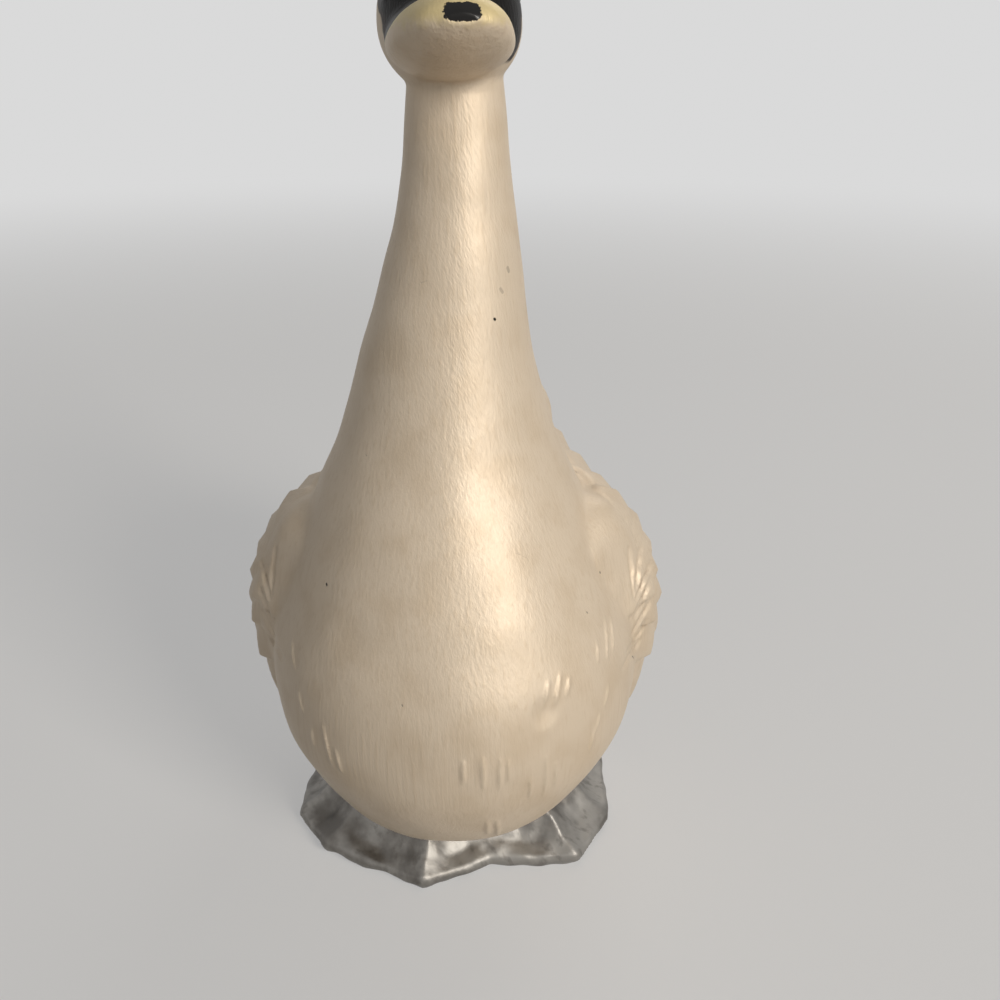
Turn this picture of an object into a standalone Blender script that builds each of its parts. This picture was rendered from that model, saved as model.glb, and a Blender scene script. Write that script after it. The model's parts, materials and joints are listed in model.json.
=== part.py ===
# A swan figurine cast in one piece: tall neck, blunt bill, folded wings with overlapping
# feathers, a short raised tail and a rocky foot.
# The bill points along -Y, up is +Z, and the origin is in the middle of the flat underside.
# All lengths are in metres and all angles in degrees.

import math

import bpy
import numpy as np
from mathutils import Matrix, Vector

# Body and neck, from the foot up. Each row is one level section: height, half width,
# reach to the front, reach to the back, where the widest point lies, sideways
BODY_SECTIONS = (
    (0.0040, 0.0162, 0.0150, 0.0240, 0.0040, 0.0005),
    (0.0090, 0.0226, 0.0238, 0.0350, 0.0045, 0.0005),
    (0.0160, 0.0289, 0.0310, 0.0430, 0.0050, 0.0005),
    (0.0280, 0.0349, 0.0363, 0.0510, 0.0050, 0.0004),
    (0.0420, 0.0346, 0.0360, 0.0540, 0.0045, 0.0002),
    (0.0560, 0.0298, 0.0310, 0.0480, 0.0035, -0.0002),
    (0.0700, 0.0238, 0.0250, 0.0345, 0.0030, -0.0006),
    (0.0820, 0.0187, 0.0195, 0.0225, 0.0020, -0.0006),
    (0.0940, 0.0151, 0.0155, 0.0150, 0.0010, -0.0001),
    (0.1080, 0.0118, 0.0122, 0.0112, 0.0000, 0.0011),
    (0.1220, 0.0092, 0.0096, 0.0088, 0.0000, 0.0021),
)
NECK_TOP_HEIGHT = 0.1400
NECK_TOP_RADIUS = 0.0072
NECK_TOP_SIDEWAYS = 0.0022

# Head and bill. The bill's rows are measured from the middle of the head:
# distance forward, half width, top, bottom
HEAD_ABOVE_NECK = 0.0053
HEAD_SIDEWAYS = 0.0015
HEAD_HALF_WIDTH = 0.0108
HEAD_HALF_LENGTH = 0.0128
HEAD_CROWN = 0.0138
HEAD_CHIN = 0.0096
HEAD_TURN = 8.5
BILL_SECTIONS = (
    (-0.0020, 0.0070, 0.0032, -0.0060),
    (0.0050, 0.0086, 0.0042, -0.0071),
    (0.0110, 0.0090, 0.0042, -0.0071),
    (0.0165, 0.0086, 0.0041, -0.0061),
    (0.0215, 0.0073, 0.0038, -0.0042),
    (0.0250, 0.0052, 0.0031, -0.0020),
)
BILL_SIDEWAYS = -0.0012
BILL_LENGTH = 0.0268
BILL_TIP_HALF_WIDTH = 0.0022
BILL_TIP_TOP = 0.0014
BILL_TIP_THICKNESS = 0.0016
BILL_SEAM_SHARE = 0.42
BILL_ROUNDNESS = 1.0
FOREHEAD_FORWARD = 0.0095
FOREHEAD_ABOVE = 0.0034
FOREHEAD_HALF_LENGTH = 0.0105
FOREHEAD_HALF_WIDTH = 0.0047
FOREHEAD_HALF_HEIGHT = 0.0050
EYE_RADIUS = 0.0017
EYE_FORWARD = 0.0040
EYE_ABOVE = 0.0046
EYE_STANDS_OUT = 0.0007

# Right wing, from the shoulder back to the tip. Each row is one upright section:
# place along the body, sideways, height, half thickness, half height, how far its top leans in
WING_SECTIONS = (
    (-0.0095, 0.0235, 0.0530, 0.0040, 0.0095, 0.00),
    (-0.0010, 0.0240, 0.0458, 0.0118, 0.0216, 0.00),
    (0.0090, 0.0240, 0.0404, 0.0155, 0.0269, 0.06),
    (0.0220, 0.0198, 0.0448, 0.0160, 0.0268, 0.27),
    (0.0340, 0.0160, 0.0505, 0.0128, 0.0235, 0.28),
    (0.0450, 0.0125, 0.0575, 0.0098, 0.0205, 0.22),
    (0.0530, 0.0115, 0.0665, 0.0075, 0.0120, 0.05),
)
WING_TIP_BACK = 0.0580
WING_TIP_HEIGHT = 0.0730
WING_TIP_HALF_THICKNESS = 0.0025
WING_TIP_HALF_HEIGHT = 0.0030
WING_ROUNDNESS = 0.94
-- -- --
» **OBJECTIVE**: Copy out all of the lines above exactly.

» **COMPLETE RESPONSE**:
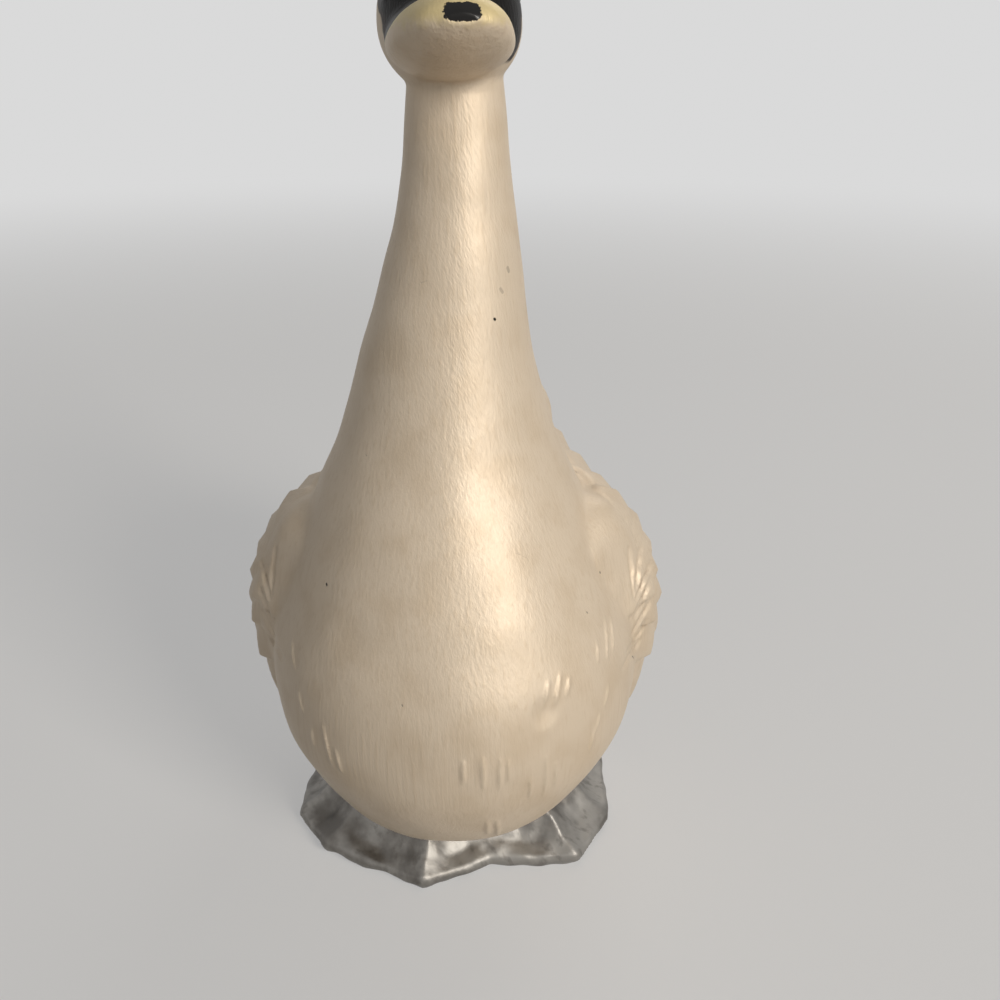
Turn this picture of an object into a standalone Blender script that builds each of its parts. This picture was rendered from that model, saved as model.glb, and a Blender scene script. Write that script after it. The model's parts, materials and joints are listed in model.json.
=== part.py ===
# A swan figurine cast in one piece: tall neck, blunt bill, folded wings with overlapping
# feathers, a short raised tail and a rocky foot.
# The bill points along -Y, up is +Z, and the origin is in the middle of the flat underside.
# All lengths are in metres and all angles in degrees.

import math

import bpy
import numpy as np
from mathutils import Matrix, Vector

# Body and neck, from the foot up. Each row is one level section: height, half width,
# reach to the front, reach to the back, where the widest point lies, sideways
BODY_SECTIONS = (
    (0.0040, 0.0162, 0.0150, 0.0240, 0.0040, 0.0005),
    (0.0090, 0.0226, 0.0238, 0.0350, 0.0045, 0.0005),
    (0.0160, 0.0289, 0.0310, 0.0430, 0.0050, 0.0005),
    (0.0280, 0.0349, 0.0363, 0.0510, 0.0050, 0.0004),
    (0.0420, 0.0346, 0.0360, 0.0540, 0.0045, 0.0002),
    (0.0560, 0.0298, 0.0310, 0.0480, 0.0035, -0.0002),
    (0.0700, 0.0238, 0.0250, 0.0345, 0.0030, -0.0006),
    (0.0820, 0.0187, 0.0195, 0.0225, 0.0020, -0.0006),
    (0.0940, 0.0151, 0.0155, 0.0150, 0.0010, -0.0001),
    (0.1080, 0.0118, 0.0122, 0.0112, 0.0000, 0.0011),
    (0.1220, 0.0092, 0.0096, 0.0088, 0.0000, 0.0021),
)
NECK_TOP_HEIGHT = 0.1400
NECK_TOP_RADIUS = 0.0072
NECK_TOP_SIDEWAYS = 0.0022

# Head and bill. The bill's rows are measured from the middle of the head:
# distance forward, half width, top, bottom
HEAD_ABOVE_NECK = 0.0053
HEAD_SIDEWAYS = 0.0015
HEAD_HALF_WIDTH = 0.0108
HEAD_HALF_LENGTH = 0.0128
HEAD_CROWN = 0.0138
HEAD_CHIN = 0.0096
HEAD_TURN = 8.5
BILL_SECTIONS = (
    (-0.0020, 0.0070, 0.0032, -0.0060),
    (0.0050, 0.0086, 0.0042, -0.0071),
    (0.0110, 0.0090, 0.0042, -0.0071),
    (0.0165, 0.0086, 0.0041, -0.0061),
    (0.0215, 0.0073, 0.0038, -0.0042),
    (0.0250, 0.0052, 0.0031, -0.0020),
)
BILL_SIDEWAYS = -0.0012
BILL_LENGTH = 0.0268
BILL_TIP_HALF_WIDTH = 0.0022
BILL_TIP_TOP = 0.0014
BILL_TIP_THICKNESS = 0.0016
BILL_SEAM_SHARE = 0.42
BILL_ROUNDNESS = 1.0
FOREHEAD_FORWARD = 0.0095
FOREHEAD_ABOVE = 0.0034
FOREHEAD_HALF_LENGTH = 0.0105
FOREHEAD_HALF_WIDTH = 0.0047
FOREHEAD_HALF_HEIGHT = 0.0050
EYE_RADIUS = 0.0017
EYE_FORWARD = 0.0040
EYE_ABOVE = 0.0046
EYE_STANDS_OUT = 0.0007

# Right wing, from the shoulder back to the tip. Each row is one upright section:
# place along the body, sideways, height, half thickness, half height, how far its top leans in
WING_SECTIONS = (
    (-0.0095, 0.0235, 0.0530, 0.0040, 0.0095, 0.00),
    (-0.0010, 0.0240, 0.0458, 0.0118, 0.0216, 0.00),
    (0.0090, 0.0240, 0.0404, 0.0155, 0.0269, 0.06),
    (0.0220, 0.0198, 0.0448, 0.0160, 0.0268, 0.27),
    (0.0340, 0.0160, 0.0505, 0.0128, 0.0235, 0.28),
    (0.0450, 0.0125, 0.0575, 0.0098, 0.0205, 0.22),
    (0.0530, 0.0115, 0.0665, 0.0075, 0.0120, 0.05),
)
WING_TIP_BACK = 0.0580
WING_TIP_HEIGHT = 0.0730
WING_TIP_HALF_THICKNESS = 0.0025
WING_TIP_HALF_HEIGHT = 0.0030
WING_ROUNDNESS = 0.94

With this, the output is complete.